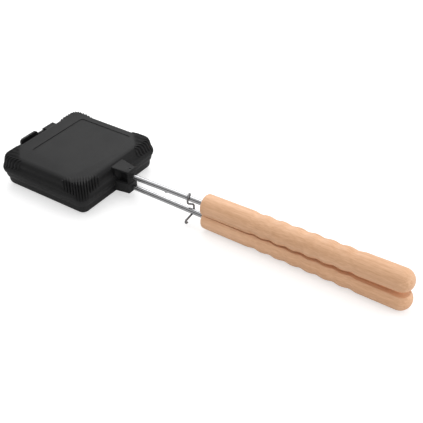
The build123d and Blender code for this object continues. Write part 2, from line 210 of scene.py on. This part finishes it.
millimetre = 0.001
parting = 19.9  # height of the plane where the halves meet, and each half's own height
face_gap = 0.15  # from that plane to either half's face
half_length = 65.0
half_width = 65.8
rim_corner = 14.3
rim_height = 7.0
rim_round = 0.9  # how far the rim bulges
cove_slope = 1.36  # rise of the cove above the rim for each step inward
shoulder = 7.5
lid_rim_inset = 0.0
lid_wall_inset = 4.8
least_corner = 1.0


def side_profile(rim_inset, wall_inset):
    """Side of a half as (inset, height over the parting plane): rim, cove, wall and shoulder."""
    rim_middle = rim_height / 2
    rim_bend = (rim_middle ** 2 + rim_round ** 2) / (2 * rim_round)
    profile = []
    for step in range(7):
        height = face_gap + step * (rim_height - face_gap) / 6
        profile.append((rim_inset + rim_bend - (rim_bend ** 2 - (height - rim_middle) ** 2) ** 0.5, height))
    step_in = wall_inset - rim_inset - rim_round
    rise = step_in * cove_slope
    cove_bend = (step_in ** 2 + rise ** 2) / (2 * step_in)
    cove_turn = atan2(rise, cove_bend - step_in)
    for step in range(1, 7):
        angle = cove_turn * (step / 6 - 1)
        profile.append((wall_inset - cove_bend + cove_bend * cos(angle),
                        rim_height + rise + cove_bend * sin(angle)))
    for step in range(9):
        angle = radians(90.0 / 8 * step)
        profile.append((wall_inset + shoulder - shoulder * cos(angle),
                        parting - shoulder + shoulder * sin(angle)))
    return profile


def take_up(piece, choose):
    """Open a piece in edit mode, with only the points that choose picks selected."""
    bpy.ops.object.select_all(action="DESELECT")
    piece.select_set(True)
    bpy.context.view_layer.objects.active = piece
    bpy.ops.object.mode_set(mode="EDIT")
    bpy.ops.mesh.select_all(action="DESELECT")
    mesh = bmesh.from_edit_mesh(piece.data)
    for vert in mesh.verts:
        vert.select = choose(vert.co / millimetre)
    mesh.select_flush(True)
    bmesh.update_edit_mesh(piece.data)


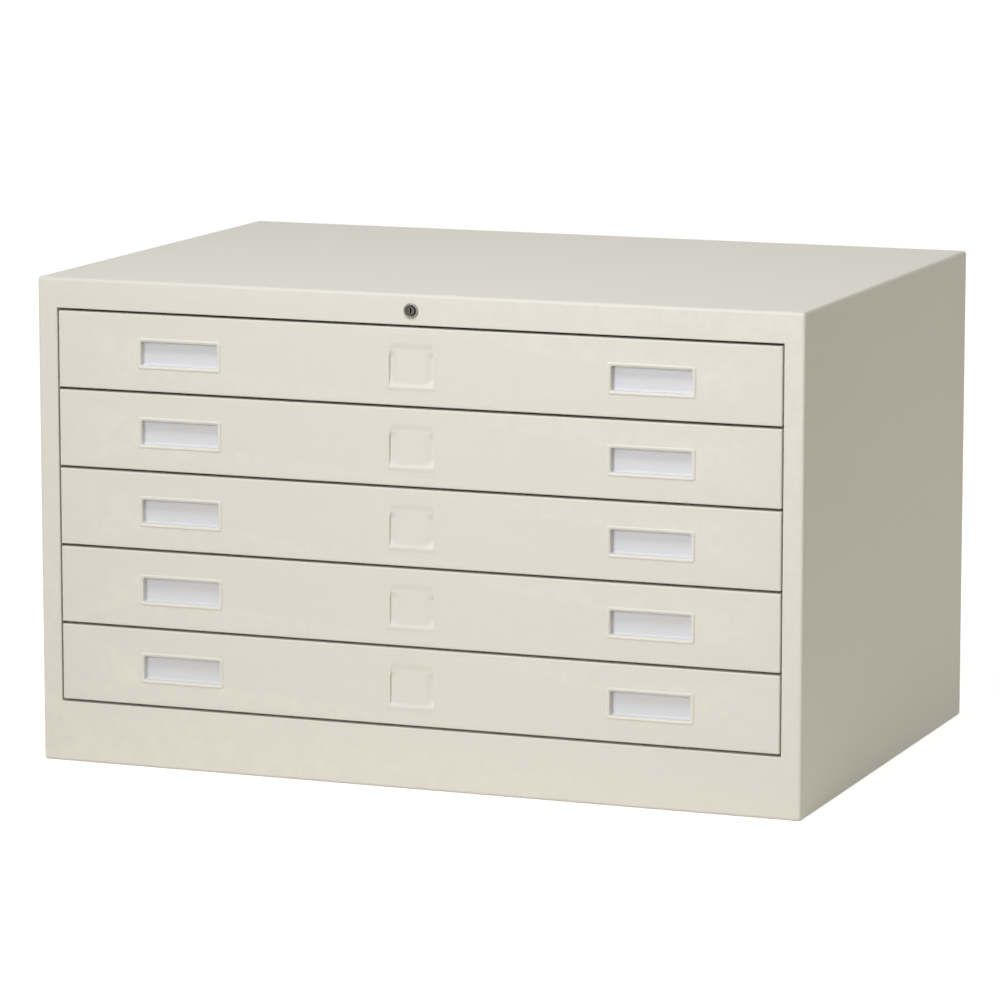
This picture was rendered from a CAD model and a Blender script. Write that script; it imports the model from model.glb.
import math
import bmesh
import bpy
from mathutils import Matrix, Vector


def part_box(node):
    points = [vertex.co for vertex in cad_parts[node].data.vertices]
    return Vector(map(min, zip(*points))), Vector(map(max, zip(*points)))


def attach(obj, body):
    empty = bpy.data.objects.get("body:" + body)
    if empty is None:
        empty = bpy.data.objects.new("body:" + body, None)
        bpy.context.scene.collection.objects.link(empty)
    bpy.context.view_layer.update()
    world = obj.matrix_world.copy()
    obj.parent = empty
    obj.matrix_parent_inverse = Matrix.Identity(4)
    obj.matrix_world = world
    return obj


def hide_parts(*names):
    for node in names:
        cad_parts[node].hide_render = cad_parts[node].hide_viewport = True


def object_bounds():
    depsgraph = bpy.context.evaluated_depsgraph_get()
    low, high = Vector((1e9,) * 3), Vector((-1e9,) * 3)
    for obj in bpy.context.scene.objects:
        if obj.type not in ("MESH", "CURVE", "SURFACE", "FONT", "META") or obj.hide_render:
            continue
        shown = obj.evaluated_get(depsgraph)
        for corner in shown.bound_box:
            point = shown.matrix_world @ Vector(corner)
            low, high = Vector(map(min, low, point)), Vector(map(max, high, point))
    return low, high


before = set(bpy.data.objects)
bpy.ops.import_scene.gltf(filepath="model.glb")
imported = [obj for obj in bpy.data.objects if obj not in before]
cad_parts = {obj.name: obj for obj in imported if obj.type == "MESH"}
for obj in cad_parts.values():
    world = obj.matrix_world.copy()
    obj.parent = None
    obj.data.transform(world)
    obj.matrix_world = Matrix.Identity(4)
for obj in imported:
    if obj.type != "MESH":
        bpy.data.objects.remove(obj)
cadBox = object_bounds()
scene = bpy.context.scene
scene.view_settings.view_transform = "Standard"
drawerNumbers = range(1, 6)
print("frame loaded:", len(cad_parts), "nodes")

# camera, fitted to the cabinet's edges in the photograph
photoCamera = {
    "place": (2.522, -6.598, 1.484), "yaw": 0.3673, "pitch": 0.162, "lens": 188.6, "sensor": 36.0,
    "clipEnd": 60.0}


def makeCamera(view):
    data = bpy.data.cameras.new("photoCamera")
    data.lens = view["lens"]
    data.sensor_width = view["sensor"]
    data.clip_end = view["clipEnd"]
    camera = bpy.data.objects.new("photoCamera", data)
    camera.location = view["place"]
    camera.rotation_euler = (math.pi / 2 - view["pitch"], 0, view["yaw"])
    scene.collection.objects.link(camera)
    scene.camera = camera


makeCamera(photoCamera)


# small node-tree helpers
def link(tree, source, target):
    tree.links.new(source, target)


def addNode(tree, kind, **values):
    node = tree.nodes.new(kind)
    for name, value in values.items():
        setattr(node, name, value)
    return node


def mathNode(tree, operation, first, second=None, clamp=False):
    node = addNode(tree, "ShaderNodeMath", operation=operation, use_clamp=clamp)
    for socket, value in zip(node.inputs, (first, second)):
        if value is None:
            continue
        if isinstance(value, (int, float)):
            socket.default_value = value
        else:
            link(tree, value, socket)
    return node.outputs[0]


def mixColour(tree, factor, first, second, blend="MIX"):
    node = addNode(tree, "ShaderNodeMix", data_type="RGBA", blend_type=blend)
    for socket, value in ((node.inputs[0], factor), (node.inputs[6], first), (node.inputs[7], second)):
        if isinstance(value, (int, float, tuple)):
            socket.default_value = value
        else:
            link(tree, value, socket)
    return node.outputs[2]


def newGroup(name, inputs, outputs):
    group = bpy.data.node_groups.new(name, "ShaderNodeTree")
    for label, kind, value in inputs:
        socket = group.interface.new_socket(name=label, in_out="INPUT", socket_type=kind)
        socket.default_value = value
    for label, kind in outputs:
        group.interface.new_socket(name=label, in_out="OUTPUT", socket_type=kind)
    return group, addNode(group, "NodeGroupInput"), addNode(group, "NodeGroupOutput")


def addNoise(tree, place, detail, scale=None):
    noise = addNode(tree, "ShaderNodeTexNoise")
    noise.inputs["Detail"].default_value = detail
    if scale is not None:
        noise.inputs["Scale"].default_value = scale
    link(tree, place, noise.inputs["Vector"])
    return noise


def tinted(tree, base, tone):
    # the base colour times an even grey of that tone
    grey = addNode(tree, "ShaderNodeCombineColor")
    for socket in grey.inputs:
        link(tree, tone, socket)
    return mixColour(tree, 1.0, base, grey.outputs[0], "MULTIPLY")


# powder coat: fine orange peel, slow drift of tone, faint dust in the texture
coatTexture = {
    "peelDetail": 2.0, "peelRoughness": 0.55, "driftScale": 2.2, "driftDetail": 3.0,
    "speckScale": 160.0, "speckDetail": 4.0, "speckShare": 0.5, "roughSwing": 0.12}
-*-
[TASK GOAL]
Find the lines that include the string "depsgraph", then copy each of them.

[EXERCISE RESULT]
    depsgraph = bpy.context.evaluated_depsgraph_get()
        shown = obj.evaluated_get(depsgraph)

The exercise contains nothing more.